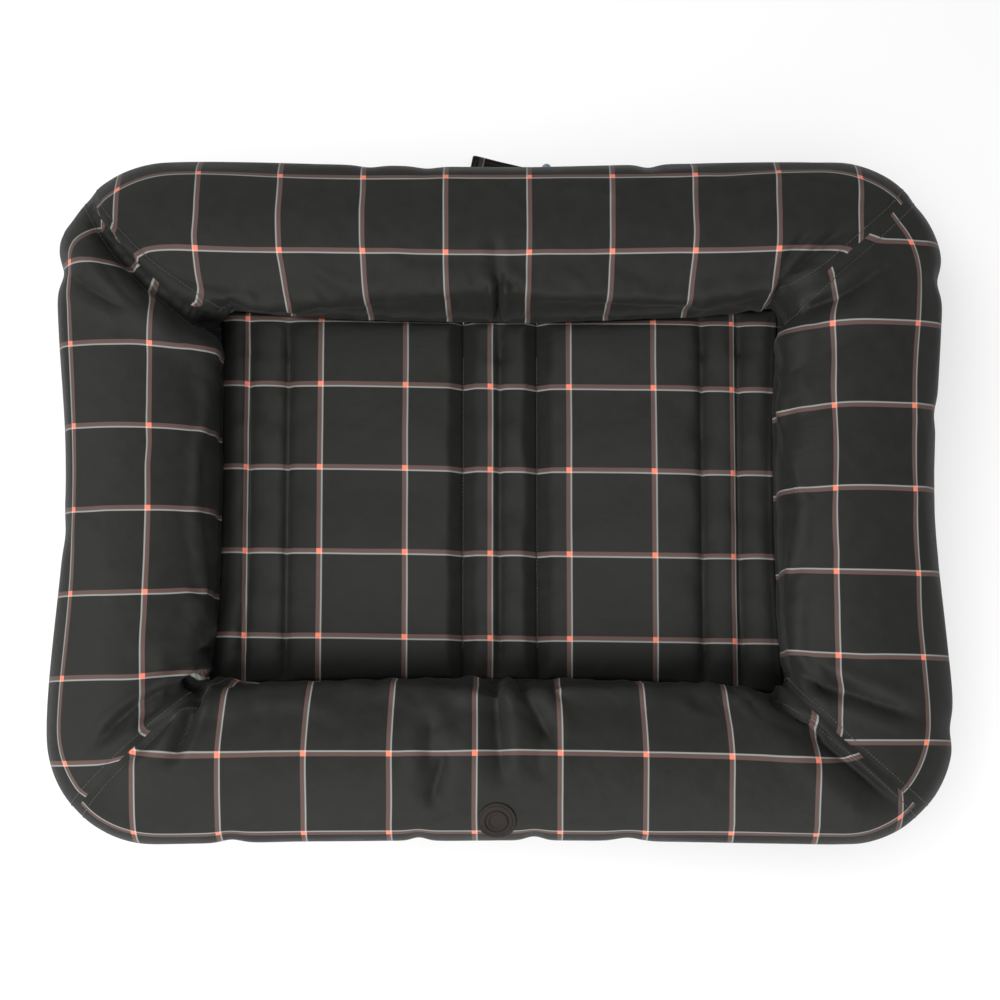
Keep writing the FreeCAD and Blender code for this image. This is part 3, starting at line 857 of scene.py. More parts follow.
FOLDS = [  # start, heading, length, bend, depth, left width, right width
    ((-0.376, 0.192), -37, 0.060, 12, 0.006, 0.008, 0.005),      # back left corner, on the left bolster
    ((-0.352, 0.205), -58, 0.055, 20, 0.004, 0.010, 0.008),      # a soft hollow beside it
    ((0.240, 0.166), 62, 0.110, -34, 0.011, 0.0035, 0.007),      # back right corner, on the back bolster
    ((0.246, 0.190), 72, 0.060, -36, 0.006, 0.0030, 0.005),      # the short fold inside it
    ((0.248, 0.163), 8, 0.118, 38, 0.011, 0.005, 0.008),         # back right corner, on the right bolster
    ((0.243, 0.103), 30, 0.115, -8, 0.0034, 0.012, 0.014),       # long soft drag on the right bolster
    ((0.240, 0.060), 24, 0.080, -6, 0.0024, 0.010, 0.012),       # and a shorter one below it
    ((-0.262, -0.158), 199, 0.122, 36, 0.011, 0.006, 0.0035),    # front left corner, long outer fold
    ((-0.262, -0.162), 207, 0.074, 22, 0.012, 0.006, 0.004),     # front left corner, short inner fold
    ((-0.256, -0.133), 217, 0.070, -26, 0.006, 0.010, 0.010),    # soft dip above them
    ((-0.262, -0.161), 264, 0.086, -28, 0.013, 0.0045, 0.0045),  # front left corner, on the front bolster
    ((0.2750, -0.163), -24, 0.105, 10, 0.009, 0.006, 0.005),     # front right corner, on the right bolster
    ((0.2550, -0.152), -38, 0.060, 14, 0.005, 0.008, 0.006),     # and its shorter neighbour
    ((-0.0025, 0.150), 88, 0.050, 2, 0.020, 0.0024, 0.0024),     # the lasting crease at the back's middle
    ((-0.001, 0.190), 100, 0.044, -12, 0.0040, 0.005, 0.004),    # its faint run over the crest
    ((0.000, 0.195), -38, 0.024, 0, 0.004, 0.004, 0.004),        # and its short branch
    ((-0.004, -0.150), -90, 0.110, 8, 0.0100, 0.006, 0.009),     # front middle, down the middle line
    ((0.0145, -0.152), -70, 0.086, 16, 0.0095, 0.007, 0.007),    # front middle, to the right
    ((0.030, -0.152), -46, 0.045, 0, 0.0060, 0.006, 0.006),      # short one beside it
    ((-0.060, -0.200), -92, 0.045, 0, 0.0045, 0.006, 0.006),     # front, left of the middle
    ((-0.0487, -0.2277), -106, 0.050, 0, 0.0080, 0.007, 0.008),  # front, above the left notch
    ((0.040, -0.200), -104, 0.055, 10, 0.0040, 0.008, 0.008),    # front, above the right notch
]
SEAM_FOLDS = [  # mitre, how far to its left, from, to, depth, left width, right width
    ("back_left", 0.001, 0.0, 0.92, 0.023, 0.012, 0.0018),       # the back bolster hangs over the left one
    ("front_right", -0.010, 0.0, 0.80, 0.013, 0.0020, 0.011),    # a flap hangs over the front bolster
    ("front_left", 0.004, 0.05, 0.60, 0.006, 0.004, 0.004),
    ("back_right", -0.003, 0.05, 0.55, 0.005, 0.004, 0.004),
]
NOTCHES = [  # panel, place along it, depth, width
    ("front", -0.071, 0.003, 0.009), ("front", 0.030, 0.0035, 0.010), ("back", -0.066, 0.002, 0.012),
    ("back", 0.134, 0.003, 0.010), ("back", -0.118, 0.002, 0.012), ("front", -0.235, 0.003, 0.012),
    ("front", 0.112, 0.003, 0.014), ("left", 0.205, 0.006, 0.014), ("left", -0.032, 0.002, 0.016),
    ("right", 0.196, 0.005, 0.014), ("right", -0.205, 0.003, 0.014), ("right", 0.075, 0.0025, 0.012)]
GATHER_DEPTH, GATHER_REACH = 0.0011, 0.016
SEAM_FADE = 0.25
fine_normals = mesh_normals(fine_mesh)
sunk = sum(fold_depth(fine_points, fold_line(*fold[:4]), *fold[4:]) for fold in FOLDS)
for corner, offset, first, last, depth, left, right in SEAM_FOLDS:
    route = seam_line(corner, offset, first, last)
    sunk = sunk + fold_depth(fine_points, route, depth, left, right, SEAM_FADE)
for name, place, depth, width in NOTCHES:
    run = PANELS[name][2]
    facing = fine_points[:, :2] @ np.array(PANELS[name][1])
    beside = np.exp(-((fine_points[:, run] - place) / width) ** 2)
    at_edge = smooth((facing - ((HALF_LONG, HALF_WIDE)[1 - run] - 0.034)) / 0.03)
    low_side = smooth((0.100 - fine_points[:, 2]) / 0.03) * smooth((fine_points[:, 2] - 0.004) / 0.02)
    sunk = sunk + depth * beside * at_edge * low_side
for name, (along_axis, out_axis, run) in PANELS.items():
    place, facing = fine_points[:, run], fine_points[:, :2] @ np.array(out_axis)
    seam_gap = facing - (INNER[1 - run] - inner_sag(name, place * along_axis[run]))
    within = smooth((INNER[run] + 0.02 - np.abs(place)) / 0.04) * (seam_gap > -0.012)
    gathers = ripple(place, seam_gap * 0.25, 20 + run, waves=9, low=24, high=72)
    sunk = sunk + GATHER_DEPTH * gathers * within * np.exp(-np.maximum(seam_gap, 0) / GATHER_REACH)
top_side = smooth((fine_points[:, 2] - 0.010) / 0.02)
fine_points = fine_points - fine_normals * (sunk * top_side)[:, None]
fine_mesh.vertices.foreach_set("co", fine_points.ravel())
fine_mesh.update()
print("folds", len(FOLDS), "deepest", sunk.max())

# %% [markdown]
# ## Cutting the ring into bolsters
#
# The bed folds, so the ring can't stay one piece: each half and the narrow middle ride on their own body.
# Cutting by segment leaves open rims, and each rim is closed with one flat face, as a stuffed bolster is
# closed by the cloth of its seam. The skin keeps the normals of the whole ring, so that no cut shows while
# the bed lies open.

# %% Bodies, own meshes and the finer ring's arrays
BODY_OF = {"left": "left_half", "right": "right_half", "centre": "spine"}


def flatten_with_fold(piece):
    """Gives the piece a mesh of its own."""
    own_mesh(piece)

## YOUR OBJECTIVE
Reproduce the listing above verbatim, from first line to last.

## ANSWER TO THE PROBLEM
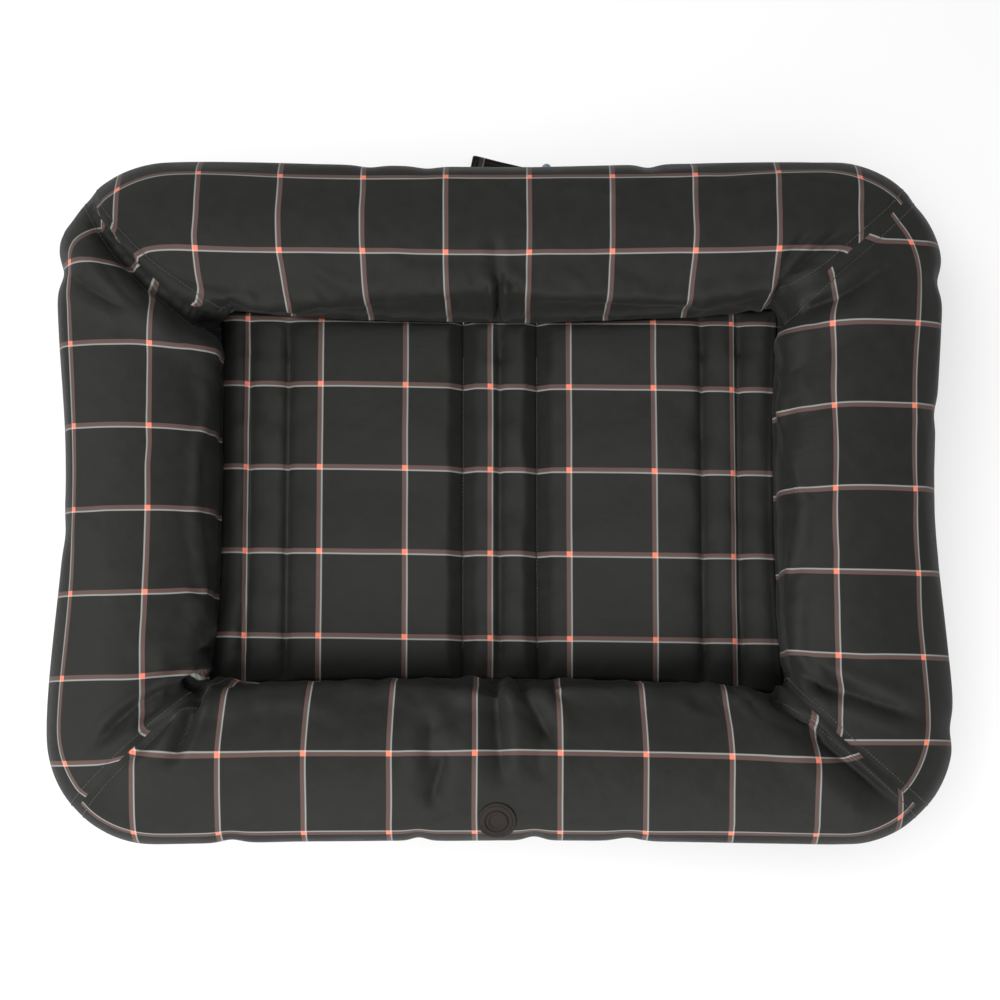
Keep writing the FreeCAD and Blender code for this image. This is part 3, starting at line 857 of scene.py. More parts follow.
FOLDS = [  # start, heading, length, bend, depth, left width, right width
    ((-0.376, 0.192), -37, 0.060, 12, 0.006, 0.008, 0.005),      # back left corner, on the left bolster
    ((-0.352, 0.205), -58, 0.055, 20, 0.004, 0.010, 0.008),      # a soft hollow beside it
    ((0.240, 0.166), 62, 0.110, -34, 0.011, 0.0035, 0.007),      # back right corner, on the back bolster
    ((0.246, 0.190), 72, 0.060, -36, 0.006, 0.0030, 0.005),      # the short fold inside it
    ((0.248, 0.163), 8, 0.118, 38, 0.011, 0.005, 0.008),         # back right corner, on the right bolster
    ((0.243, 0.103), 30, 0.115, -8, 0.0034, 0.012, 0.014),       # long soft drag on the right bolster
    ((0.240, 0.060), 24, 0.080, -6, 0.0024, 0.010, 0.012),       # and a shorter one below it
    ((-0.262, -0.158), 199, 0.122, 36, 0.011, 0.006, 0.0035),    # front left corner, long outer fold
    ((-0.262, -0.162), 207, 0.074, 22, 0.012, 0.006, 0.004),     # front left corner, short inner fold
    ((-0.256, -0.133), 217, 0.070, -26, 0.006, 0.010, 0.010),    # soft dip above them
    ((-0.262, -0.161), 264, 0.086, -28, 0.013, 0.0045, 0.0045),  # front left corner, on the front bolster
    ((0.2750, -0.163), -24, 0.105, 10, 0.009, 0.006, 0.005),     # front right corner, on the right bolster
    ((0.2550, -0.152), -38, 0.060, 14, 0.005, 0.008, 0.006),     # and its shorter neighbour
    ((-0.0025, 0.150), 88, 0.050, 2, 0.020, 0.0024, 0.0024),     # the lasting crease at the back's middle
    ((-0.001, 0.190), 100, 0.044, -12, 0.0040, 0.005, 0.004),    # its faint run over the crest
    ((0.000, 0.195), -38, 0.024, 0, 0.004, 0.004, 0.004),        # and its short branch
    ((-0.004, -0.150), -90, 0.110, 8, 0.0100, 0.006, 0.009),     # front middle, down the middle line
    ((0.0145, -0.152), -70, 0.086, 16, 0.0095, 0.007, 0.007),    # front middle, to the right
    ((0.030, -0.152), -46, 0.045, 0, 0.0060, 0.006, 0.006),      # short one beside it
    ((-0.060, -0.200), -92, 0.045, 0, 0.0045, 0.006, 0.006),     # front, left of the middle
    ((-0.0487, -0.2277), -106, 0.050, 0, 0.0080, 0.007, 0.008),  # front, above the left notch
    ((0.040, -0.200), -104, 0.055, 10, 0.0040, 0.008, 0.008),    # front, above the right notch
]
SEAM_FOLDS = [  # mitre, how far to its left, from, to, depth, left width, right width
    ("back_left", 0.001, 0.0, 0.92, 0.023, 0.012, 0.0018),       # the back bolster hangs over the left one
    ("front_right", -0.010, 0.0, 0.80, 0.013, 0.0020, 0.011),    # a flap hangs over the front bolster
    ("front_left", 0.004, 0.05, 0.60, 0.006, 0.004, 0.004),
    ("back_right", -0.003, 0.05, 0.55, 0.005, 0.004, 0.004),
]
NOTCHES = [  # panel, place along it, depth, width
    ("front", -0.071, 0.003, 0.009), ("front", 0.030, 0.0035, 0.010), ("back", -0.066, 0.002, 0.012),
    ("back", 0.134, 0.003, 0.010), ("back", -0.118, 0.002, 0.012), ("front", -0.235, 0.003, 0.012),
    ("front", 0.112, 0.003, 0.014), ("left", 0.205, 0.006, 0.014), ("left", -0.032, 0.002, 0.016),
    ("right", 0.196, 0.005, 0.014), ("right", -0.205, 0.003, 0.014), ("right", 0.075, 0.0025, 0.012)]
GATHER_DEPTH, GATHER_REACH = 0.0011, 0.016
SEAM_FADE = 0.25
fine_normals = mesh_normals(fine_mesh)
sunk = sum(fold_depth(fine_points, fold_line(*fold[:4]), *fold[4:]) for fold in FOLDS)
for corner, offset, first, last, depth, left, right in SEAM_FOLDS:
    route = seam_line(corner, offset, first, last)
    sunk = sunk + fold_depth(fine_points, route, depth, left, right, SEAM_FADE)
for name, place, depth, width in NOTCHES:
    run = PANELS[name][2]
    facing = fine_points[:, :2] @ np.array(PANELS[name][1])
    beside = np.exp(-((fine_points[:, run] - place) / width) ** 2)
    at_edge = smooth((facing - ((HALF_LONG, HALF_WIDE)[1 - run] - 0.034)) / 0.03)
    low_side = smooth((0.100 - fine_points[:, 2]) / 0.03) * smooth((fine_points[:, 2] - 0.004) / 0.02)
    sunk = sunk + depth * beside * at_edge * low_side
for name, (along_axis, out_axis, run) in PANELS.items():
    place, facing = fine_points[:, run], fine_points[:, :2] @ np.array(out_axis)
    seam_gap = facing - (INNER[1 - run] - inner_sag(name, place * along_axis[run]))
    within = smooth((INNER[run] + 0.02 - np.abs(place)) / 0.04) * (seam_gap > -0.012)
    gathers = ripple(place, seam_gap * 0.25, 20 + run, waves=9, low=24, high=72)
    sunk = sunk + GATHER_DEPTH * gathers * within * np.exp(-np.maximum(seam_gap, 0) / GATHER_REACH)
top_side = smooth((fine_points[:, 2] - 0.010) / 0.02)
fine_points = fine_points - fine_normals * (sunk * top_side)[:, None]
fine_mesh.vertices.foreach_set("co", fine_points.ravel())
fine_mesh.update()
print("folds", len(FOLDS), "deepest", sunk.max())

# %% [markdown]
# ## Cutting the ring into bolsters
#
# The bed folds, so the ring can't stay one piece: each half and the narrow middle ride on their own body.
# Cutting by segment leaves open rims, and each rim is closed with one flat face, as a stuffed bolster is
# closed by the cloth of its seam. The skin keeps the normals of the whole ring, so that no cut shows while
# the bed lies open.

# %% Bodies, own meshes and the finer ring's arrays
BODY_OF = {"left": "left_half", "right": "right_half", "centre": "spine"}


def flatten_with_fold(piece):
    """Gives the piece a mesh of its own."""
    own_mesh(piece)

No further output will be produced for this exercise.